For most pistachio growers, drought tops the lists of concerns this season. “It’s the most serious threat ever to California’s tree nut industry in terms of both quantity and quality of water for irrigation,” Fanucchi says. “It’s all about maximizing every drop of water.”

The situation is particularly dire for growers with no access to well water in districts where deliveries of surface have been stopped this season. Meanwhile, growers with wells are pumping from declining groundwater supplies due to continued overdrafting in the last several years.

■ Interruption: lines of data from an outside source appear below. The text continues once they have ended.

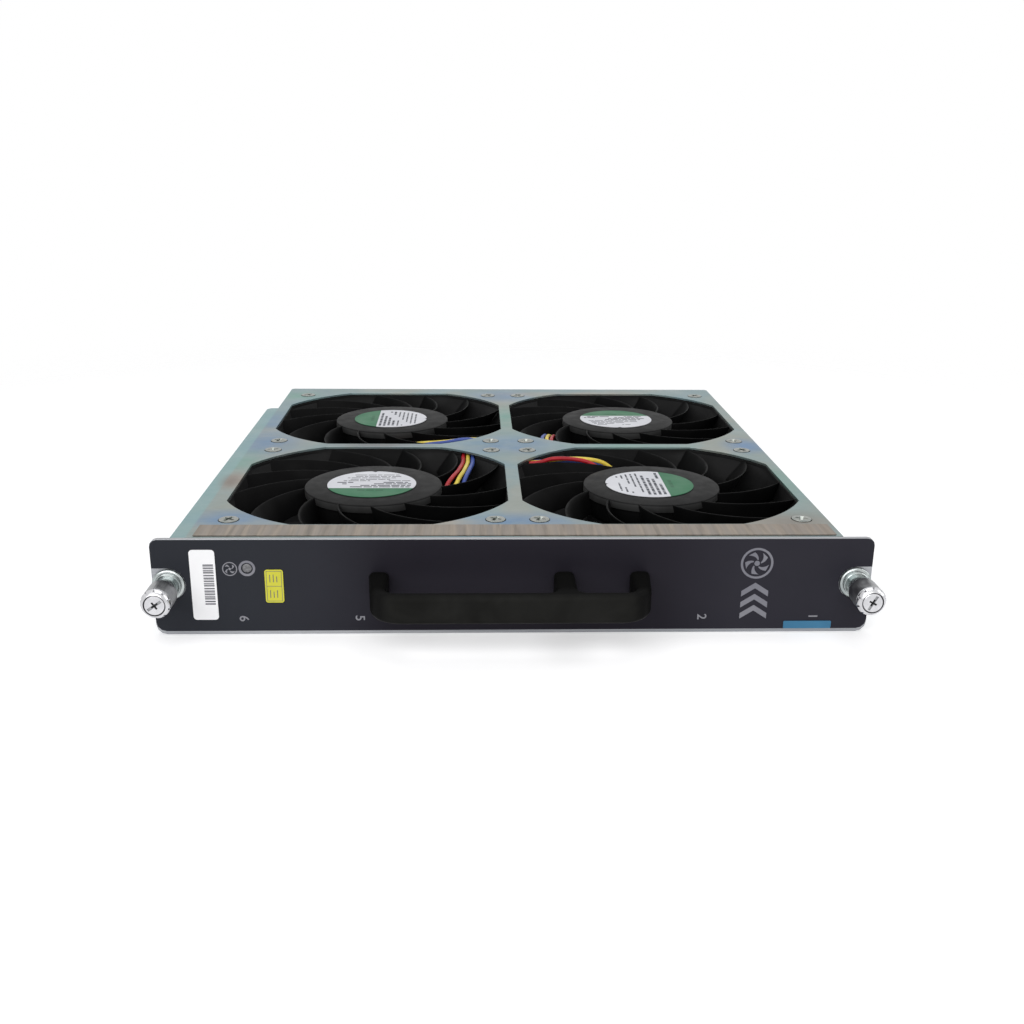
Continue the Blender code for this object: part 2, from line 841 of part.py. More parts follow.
def make_fan_frame(name, x, y, turn, look):
    """Square frame, flared duct, guide vanes and fixed hub, moulded as one. Z = 0 is its top face."""
    angles = ring_angles()
    waist = fan_half - seat_gap
    low_flange = fan_flange - fan_depth

    def ring(reach, z):
        return [(reach(a) * math.cos(a), reach(a) * math.sin(a), z) for a in angles]

    def mouth(a):
        return clipped_reach(a, opening_half, opening_radius)

    def flare(a):
        return clipped_reach(a, waist, opening_radius + mouth_wall)

    def body(a):
        return waist

    def duct(a):
        return duct_radius

    builder = bmesh.new()
    skin(builder, [
        ring(mouth, 0.0), ring(square_reach, 0.0), ring(square_reach, -fan_flange),
        ring(flare, -fan_flange), ring(body, -mouth_depth - mouth_wall), ring(body, low_flange),
        ring(square_reach, low_flange), ring(square_reach, -fan_depth), ring(duct, -fan_depth),
        ring(duct, -mouth_depth), ring(mouth, -mouth_lip),
    ], closed=True)
    frame = finish_object(name + "_frame", builder, look, (x, y, fan_top), (0, 0, math.radians(turn)))

    builder = bmesh.new()
    reach = fan_hole_reach
    hole = screw_shank_diameter / 2 + seat_gap
    for sx in (-1, 1):
        for sy in (-1, 1):
            add_prism(builder, circle(hole, 8, (sx * reach, sy * reach)),
                      -fan_flange - cutter_over, cutter_over)
    slot_half = lead_pitch + lead_diameter / 2 + seat_gap
    add_box(builder, (slot_middle - slot_half, duct_radius * 0.7, -slot_depth),
            (slot_middle + slot_half, fan_half + cutter_over, cutter_over))
    place = ((x, y, fan_top), (0, 0, math.radians(turn)))
    cut(frame, finish_object(name + "_frame_cuts", builder, None, *place))

    tube_inner = shaft_diameter / 2 + turn_gap
    tube_outer = tube_inner + bearing_tube_wall
    tube_end = rotor_inside() + bearing_floor_gap
    builder = bmesh.new()
    add_turned(builder, [
        (0, 0), (hub_radius - hub_edge, 0), (hub_radius, -hub_edge), (hub_radius, -hub_rim),
        (hub_radius - hub_step, -hub_rim), (hub_radius - hub_step, -hub_depth),
        (hub_radius - hub_step - hub_wall, -hub_depth), (hub_radius - hub_step - hub_wall, -hub_roof),
        (tube_outer, -hub_roof), (tube_outer, tube_end), (tube_inner, tube_end),
        (tube_inner, -hub_roof), (0, -hub_roof),
    ], 24)
    fuse(frame, finish_object(name + "_hub_guide", builder, None, *place))

    inner = hub_radius - hub_step - hub_wall / 2
    builder = bmesh.new()
    for i in range(vane_count):
        start = vane_phase + 360.0 * i / vane_count
        # A vane that reaches further out also turns further, so its end is found from both.
        wall = mouth(math.radians(start + vane_sweep))
        sweep = vane_sweep * (wall - inner) / (duct_radius - inner)
        wall = mouth(math.radians(start + sweep)) + mouth_wall / 2
        curved_sheet(builder, inner, (wall, duct_radius + mouth_wall), start, sweep, -vane_drop,
                     vane_height, vane_lean, vane_thickness, 3, 1)
    return fuse(frame, finish_object(name + "_vane_guide", builder, None, *place))


def rotor_bottom():
    return -fan_depth + rotor_floor_gap


def rotor_inside():
    return rotor_bottom() + rotor_wall


def make_label(name, x, y, look):
    builder = bmesh.new()
    low = fan_top + film_gap
    outline = circle(label_diameter / 2, 24, (x - label_offset, y))
    add_prism(builder, outline, low, low + label_thickness)
    return finish_object(name + "_label", builder, look)


def make_rotor(name, x, y, look):
    """Cup with its blades and shaft. Z = 0 is the frame's top face, on the shaft's axis."""
    shaft = shaft_diameter / 2
    shaft_top = -hub_roof - seat_gap
    bottom = rotor_bottom()
    builder = bmesh.new()
    add_turned(builder, [
        (0, bottom), (rotor_radius - rotor_chamfer, bottom), (rotor_radius, bottom + rotor_chamfer),
        (rotor_radius, -rotor_drop), (rotor_radius - rotor_wall, -rotor_drop),
        (rotor_radius - rotor_wall, rotor_inside()), (shaft, rotor_inside()), (shaft, shaft_top),
        (0, shaft_top),
    ], 24)
    rotor = finish_object(name + "_rotor", builder, look, (x, y, fan_top))
    builder = bmesh.new()
    top = -rotor_drop - blade_top_drop
    height = top - bottom - blade_foot_rise
    for i in range(blade_count):
        start = 360.0 * i / blade_count
        tip = duct_radius - blade_tip_gap
        curved_sheet(builder, rotor_radius - blade_root, (tip, tip), start, -blade_rake,
                     top, height, blade_chord, blade_thickness, 2, 3)
    return fuse(rotor, finish_object(name + "_blade_guide", builder, None, (x, y, fan_top)))


def make_motor(name, x, y, look):
    """Laminations and windings around the bearing tube, with four poles."""
    inner = shaft_diameter / 2 + turn_gap + bearing_tube_wall + seat_gap
    outer = coil_diameter / 2
    waist = outer * coil_waist
    low = fan_top + rotor_inside() + coil_floor_gap
    angles = []
    for pole in range(4):
        middle = 90 * pole
        between = middle + 45
        angles += [(middle - coil_pole_half, outer), (middle, outer), (middle + coil_pole_half, outer),
                   (between - coil_waist_half, waist), (between + coil_waist_half, waist)]
    outer_ring = [(x + r * math.cos(math.radians(a)), y + r * math.sin(math.radians(a))) for a, r in angles]
    inner_ring = [(x + inner * math.cos(math.radians(a)), y + inner * math.sin(math.radians(a)))
                  for a, r in angles]
    rings = []
    for ring, z in ((inner_ring, low), (outer_ring, low), (outer_ring, low + coil_height),
                    (inner_ring, low + coil_height)):
        rings.append([(px, py, z) for px, py in ring])
    builder = bmesh.new()
    skin(builder, rings, closed=True)
    return finish_object(name + "_motor_coils", builder, look)


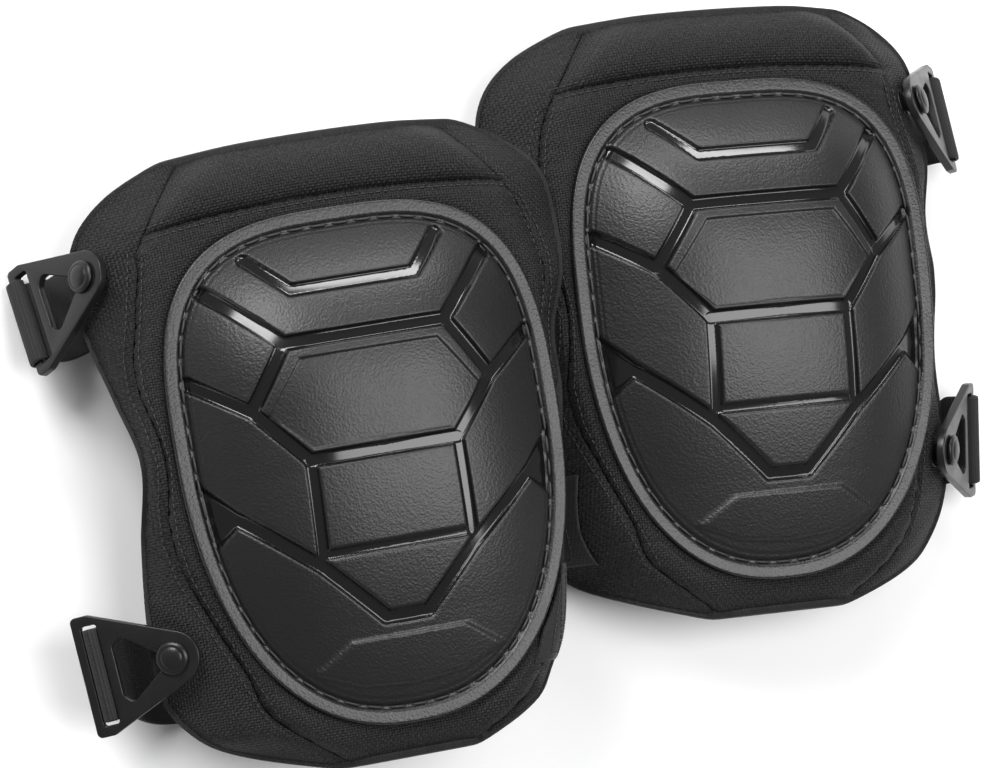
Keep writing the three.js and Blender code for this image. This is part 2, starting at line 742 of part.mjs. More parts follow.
function buildPad(pad) {
  const shape = padShape(pad);
  const frames = {
    upper: studFrame(shape, pad.studs.upper),
    lower: studFrame(shape, pad.studs.lower),
  };
  const shanks = Object.values(frames).map(({ matrix, thickness }) =>
    shankHoleGeometry(thickness).applyMatrix4(matrix),
  );
  const pieces = [
    ['cap', capGeometry(), MOULDED],
    ['cap_stitching', stitchingGeometry(), THREAD],
    ['dome_foam', domeFoamGeometry(), FOAM],
    ...fabricPieces(shape, shanks),
    ...fasteningPieces('upper', frames.upper),
    ...fasteningPieces('lower', frames.lower),
    ...strapPieces(pad, shape),
  ];
  const body = new THREE.Group();
  body.scale.x = pad.mirrored ? -1 : 1;
  for (const [name, geometry, surface] of pieces) {
    const mesh = new THREE.Mesh(geometry, surface);
    mesh.name = `${pad.name}_${name}`;
    body.add(mesh);
  }
  const placed = new THREE.Group();
  placed.add(body);
  placed.position.set(pad.x, pad.y, pad.flangeHeight);
  placed.rotation.set(0, -degToRad(pad.roll), degToRad(pad.spin), 'ZYX');
  return placed;
}

/** Moves the pair so that the middle of its underside is the origin. */
function centreOnFloor(group) {
  group.updateMatrixWorld(true);
  const box = new THREE.Box3().setFromObject(group, true);
  const middle = box.getCenter(new THREE.Vector3());
  group.position.set(-middle.x, -middle.y, -box.min.z);
  return group;
}

const kneePads = new THREE.Group();
kneePads.add(buildPad(LEFT), buildPad(RIGHT));

export default centreOnFloor(kneePads);
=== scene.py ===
"""Looks of a pair of strap-on work knee pads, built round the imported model.

Each pad is worked out in millimetres in a frame of its own, as its CAD solids are: x = 0 on the long
middle line, z = 0 on the fabric under the cap's flange, the outer side with the two clips at -x.
"""

import json
import math

import bmesh
import bpy
import numpy as np
from mathutils import Matrix, Vector


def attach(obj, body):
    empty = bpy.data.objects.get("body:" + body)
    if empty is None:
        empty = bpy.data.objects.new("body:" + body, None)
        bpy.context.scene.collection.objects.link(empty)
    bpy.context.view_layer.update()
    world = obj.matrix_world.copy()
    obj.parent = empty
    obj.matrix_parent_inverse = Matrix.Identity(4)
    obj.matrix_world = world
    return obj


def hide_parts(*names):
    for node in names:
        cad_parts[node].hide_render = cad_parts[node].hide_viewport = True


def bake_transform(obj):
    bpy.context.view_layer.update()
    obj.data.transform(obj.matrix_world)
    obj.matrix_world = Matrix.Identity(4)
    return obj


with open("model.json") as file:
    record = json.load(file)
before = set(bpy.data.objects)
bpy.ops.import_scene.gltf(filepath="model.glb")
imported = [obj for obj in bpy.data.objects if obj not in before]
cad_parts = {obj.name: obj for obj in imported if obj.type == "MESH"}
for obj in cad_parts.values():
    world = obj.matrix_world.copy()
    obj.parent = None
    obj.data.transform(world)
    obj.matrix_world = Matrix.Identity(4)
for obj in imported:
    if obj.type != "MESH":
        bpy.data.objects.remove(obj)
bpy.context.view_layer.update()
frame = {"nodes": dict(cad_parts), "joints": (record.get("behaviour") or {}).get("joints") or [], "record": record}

MM = 0.001

# ---- driving dimensions, millimetres and degrees ----

CAP_HALF_WIDTH = 84
CAP_CENTRE_Y = 20
CAP_TOP_REACH = 91
CAP_BOTTOM_REACH = 131
CAP_TOP_ROUNDNESS = 3
CAP_BOTTOM_ROUNDNESS = 2.3
CAP_WALL = 3
CAP_FLANGE = 9
CAP_RISE = 29
CAP_DOME_POWER = 2.6
CAP_KNEE_LIFT = 0.0018
CAP_GAP = 0.3
STITCH_INSET = 7.6
CAP_STITCH_PITCH = 9.8
CAP_STITCH_LENGTH = 8
CAP_THREAD_RADIUS = 0.6
NOTCH_DEPTH = 2.7
BADGE_DEPTH = 1.1
PLAQUE_RISE = 1.6
FLANGE_GLOSS = 0.12

FABRIC_TOP = 143.5
FABRIC_BOTTOM = -124
FABRIC_SEAM = 117
CENTRE_THICKNESS = 20
WING_THICKNESS = 12
EDGE_THICKNESS = 6
BAND_BOW = 6
TOP_CURL_FROM = 112
TOP_CURL = 84
BOTTOM_CURL_FROM = -106
BOTTOM_CURL = 44

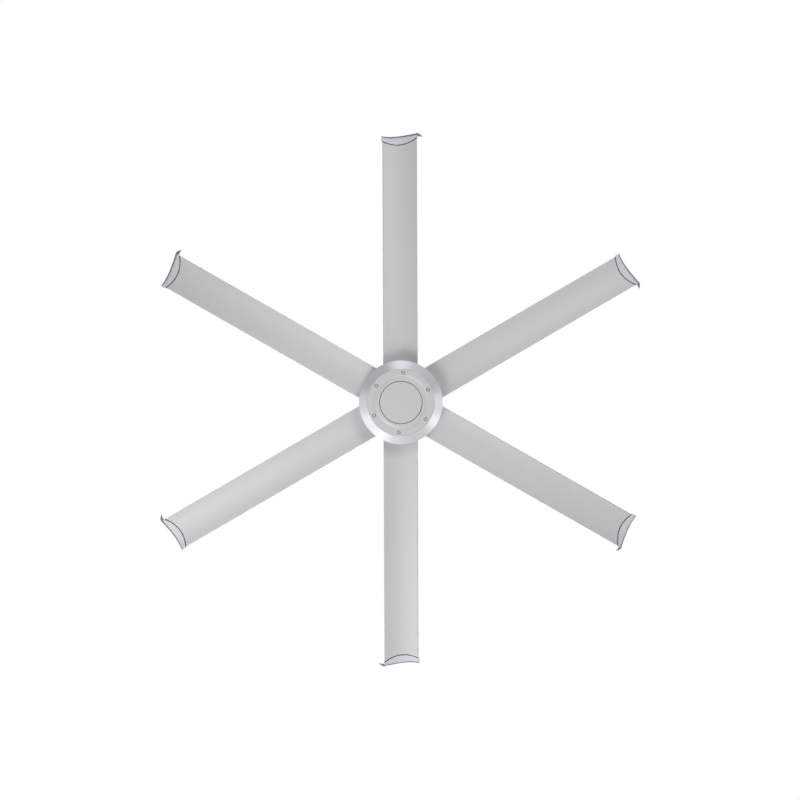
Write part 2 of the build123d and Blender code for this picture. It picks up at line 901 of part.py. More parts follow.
def rotor_screws():
    """Screws from below through the cup's flange into the hub casting."""
    low = casting_bottom_z - case_flange_height
    head_height = case_screw_radius * screw_head_height_share
    head_radius = case_screw_radius * screw_head_radius_share
    screws = []
    for angle in gap_angles:
        head = post(head_radius, case_screw_circle(), angle, low - head_height, low)
        shank = post(case_screw_radius, case_screw_circle(), angle, low - press_gap, casting_screw_top())
        screws.append(head + shank)
    return screws


# Hub shells and face


def dome_edges(inset):
    """The dome's outline from its mouth to its lower edge, drawn in by an inset."""
    wall_r = drum_radius - inset
    corner_r = drum_radius - rim_corner_radius
    corner_z = rim_top_z - rim_corner_radius
    bend = rim_corner_radius - inset
    diagonal = bend * cos(radians(45))
    start = flat(shell_mouth_radius, shell_top_z - inset)
    crown = flat(shell_screw_circle, dome_height(inset))
    corner = flat(corner_r, corner_z + bend)
    return (
        ThreePointArc(start, crown, corner),
        ThreePointArc(corner, flat(corner_r + diagonal, corner_z + diagonal), flat(wall_r, corner_z)),
        Line(flat(wall_r, corner_z), flat(wall_r, shell_joint_z)),
    )


def upper_shell():
    """Shallow dome over the blade roots."""
    shell = turned(
        *dome_edges(0),
        Line(flat(drum_radius, shell_joint_z), flat(drum_inner_radius, shell_joint_z)),
        *dome_edges(shell_wall),
        Line(flat(shell_mouth_radius, shell_top_z - shell_wall), flat(shell_mouth_radius, shell_top_z)),
    )
    for angle in gap_angles:
        top = dome_height(0) + overrun
        spot_floor = dome_height(0) - shell_spot_depth
        shell -= post(shell_screw_radius + close_gap, shell_screw_circle, angle, spot_floor - shell_wall, top)
        shell -= post(shell_spot_radius, shell_screw_circle, angle, spot_floor, top)
    return shell - blade_slots()


def shell_screws():
    """Screws that hold the dome down on the hub casting's posts."""
    floor = dome_height(0) - shell_spot_depth
    head_height = shell_screw_radius * screw_head_height_share
    head_radius = shell_screw_radius * screw_head_radius_share
    low = shell_post_top() - shell_screw_length + close_gap
    screws = []
    for angle in gap_angles:
        head = post(head_radius, shell_screw_circle, angle, floor, floor + head_height)
        head = fillet(head.edges().filter_by(GeomType.CIRCLE).sort_by(Axis.Z)[-1], shell_screw_radius / 2)
        head -= post(
            hex_socket_radius, shell_screw_circle, angle, floor + hex_socket_depth, floor + head_height
        )
        shank = post(shell_screw_radius, shell_screw_circle, angle, low, floor + press_gap)
        screws.append(head + shank)
    return screws


def lower_shell():
    """Drum wall from the dome down to the chamfer ring, with a lip inside the dome."""
    shell = tube(drum_radius, drum_inner_radius, ring_top_z, shell_joint_z)
    lip_outer = drum_inner_radius - close_gap
    lip_low = shell_joint_z - joint_lip_height
    lip = tube(lip_outer, lip_outer - shell_wall, lip_low, shell_joint_z + joint_lip_height)
    lip += tube(drum_inner_radius, lip_outer - shell_wall, lip_low, shell_joint_z - joint_lip_height / 2)
    return shell + lip - blade_slots()


def hub_ring():
    """Turned aluminium ring with the bright chamfer round the face."""
    flange_r = ring_inner_radius - ring_flange_width
    flange_top = plate_top_z + ring_flange_thickness
    lip_outer = drum_inner_radius - close_gap
    return turned_points(
        (drum_radius, ring_top_z),
        (ring_inner_radius + face_edge_radius, face_z),
        (ring_inner_radius, face_z),
        (ring_inner_radius, plate_top_z),
        (flange_r, plate_top_z),
        (flange_r, flange_top),
        (ring_inner_radius + ring_wall, flange_top),
        (lip_outer - shell_wall, ring_top_z + close_gap),
        (lip_outer - shell_wall, ring_top_z + joint_lip_height),
        (lip_outer, ring_top_z + joint_lip_height),
        (lip_outer, ring_top_z),
    )


def hub_plate():
    """Face plate with a soft ring groove, six counterbores and a seat for the cover."""
    ledge_r = cover_seat_radius - cover_ledge_width
    plate = turned_points(
        (face_plate_radius, face_z),
        (face_plate_radius, plate_top_z),
        (ledge_r, plate_top_z),
        (ledge_r, plate_top_z - cover_ledge_thickness),
        (cover_seat_radius, plate_top_z - cover_ledge_thickness),
        (cover_seat_radius, face_z),
    )
    groove_left = flat(face_groove_circle - face_groove_half_width, face_z)
    groove_right = flat(face_groove_circle + face_groove_half_width, face_z)
    groove_floor = flat(face_groove_circle, face_z + face_groove_depth)
    plate -= turned(
        ThreePointArc(groove_left, groove_floor, groove_right),
        Line(groove_right, groove_left),
    )
    for angle in face_screw_angles():
        plate -= post(face_screw_radius + close_gap, face_screw_circle, angle, face_z, plate_top_z)
        plate -= post(
            face_counterbore_radius, face_screw_circle, angle, face_z, face_z + face_counterbore_depth
        )
    edges = plate.edges().filter_by(GeomType.CIRCLE).group_by(Axis.Z)[0]
    lip = [edge for edge in edges if abs(edge.radius - cover_seat_radius) < close_gap]
    return fillet(lip, face_edge_radius)


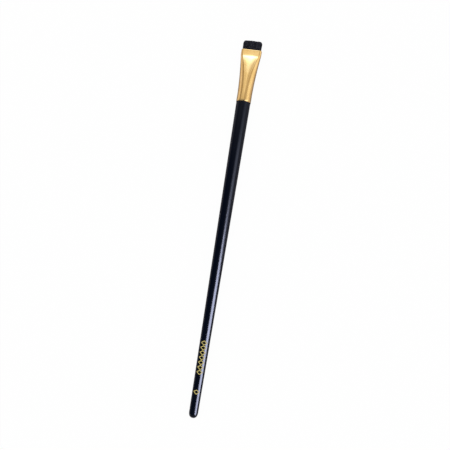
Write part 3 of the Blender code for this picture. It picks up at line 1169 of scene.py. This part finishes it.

“A lot of wells are being pumped into canals and water districts are moving water around to help each other out as much as they can,” Fanucchi says. “But, it’s a very tight situation. Some growers are paying extremely high prices for water. But they have no choice, if they want to keep pistachios and other permanent crops alive.”

He predicts some growers, even with careful rationing, will run out of water before the end of this season. Others will probably squeak by. And, some have already diverted water from almonds and pomegranates to their pistachio orchards.

“In spite of all this, new pistachio plantings are going on with a vengeance,” Fanucchi says.

High prices for pistachios are easing some of the drought-related pain. The strong market for pistachios is also contributing to a rise in land prices, he notes.

“I’ve heard of asking prices for first-class land with groundwater and surface water ranging from about $18,000 to $22,000 an acre,” Fanucchi says.